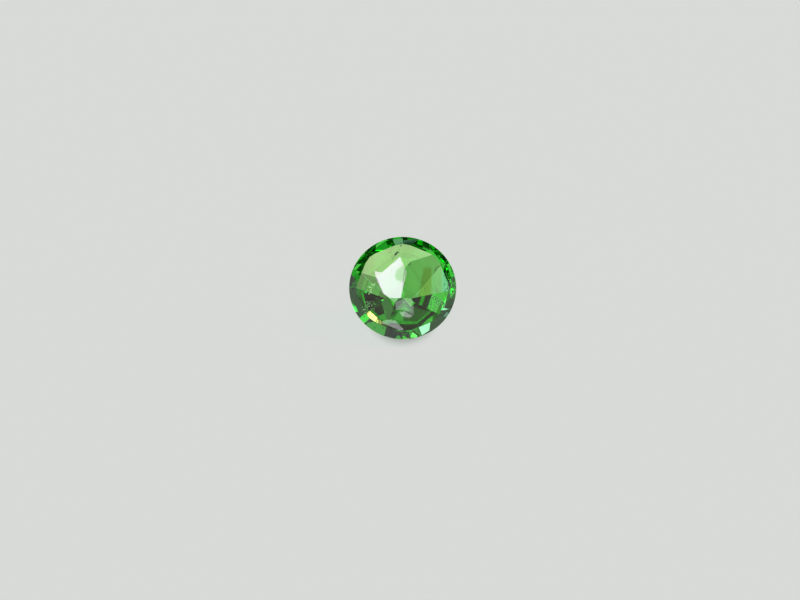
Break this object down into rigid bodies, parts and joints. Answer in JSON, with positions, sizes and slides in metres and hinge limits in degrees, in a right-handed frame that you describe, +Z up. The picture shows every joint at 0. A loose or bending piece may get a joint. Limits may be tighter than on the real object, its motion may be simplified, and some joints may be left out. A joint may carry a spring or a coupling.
{
  "type": "faceted gemstone",
  "caption": "Small round faceted tsavorite garnet, loose and see-through green, lying on one facet of its pavilion with its table facing forwards and up.",
  "frame": {"origin": "centre of the stone's outline seen from above, on the surface that it lies on", "axes": "+Z up from that surface, -Y towards the side that the table faces, +X to the right when the table is looked at"},
  "size_m": [0.0036, 0.0028, 0.0024],
  "materials": {
    "tsavorite": "polished"
  },
  "bodies": {
    "root": {"garnet": "tsavorite"}
  },
  "joints": []
}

Exercise directions – Repeat the material in full, exactly as it stands.

Task output –
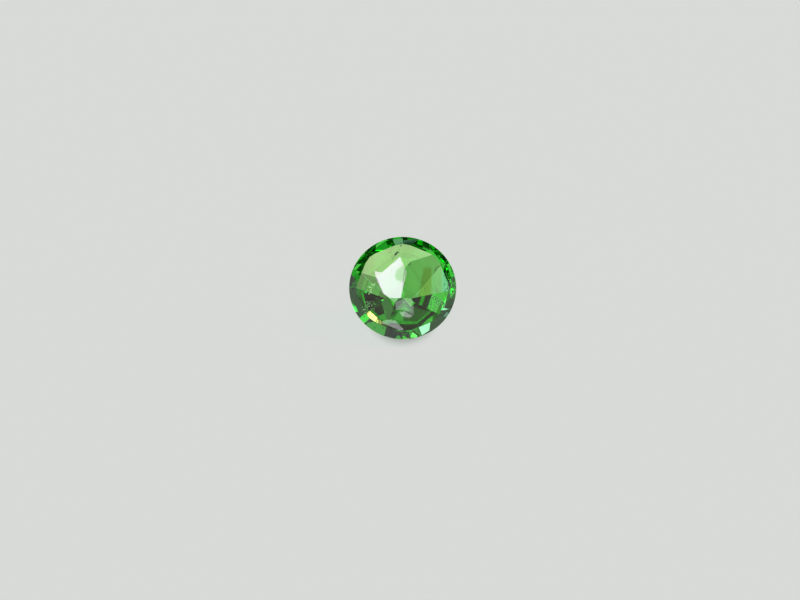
Break this object down into rigid bodies, parts and joints. Answer in JSON, with positions, sizes and slides in metres and hinge limits in degrees, in a right-handed frame that you describe, +Z up. The picture shows every joint at 0. A loose or bending piece may get a joint. Limits may be tighter than on the real object, its motion may be simplified, and some joints may be left out. A joint may carry a spring or a coupling.
{
  "type": "faceted gemstone",
  "caption": "Small round faceted tsavorite garnet, loose and see-through green, lying on one facet of its pavilion with its table facing forwards and up.",
  "frame": {"origin": "centre of the stone's outline seen from above, on the surface that it lies on", "axes": "+Z up from that surface, -Y towards the side that the table faces, +X to the right when the table is looked at"},
  "size_m": [0.0036, 0.0028, 0.0024],
  "materials": {
    "tsavorite": "polished"
  },
  "bodies": {
    "root": {"garnet": "tsavorite"}
  },
  "joints": []
}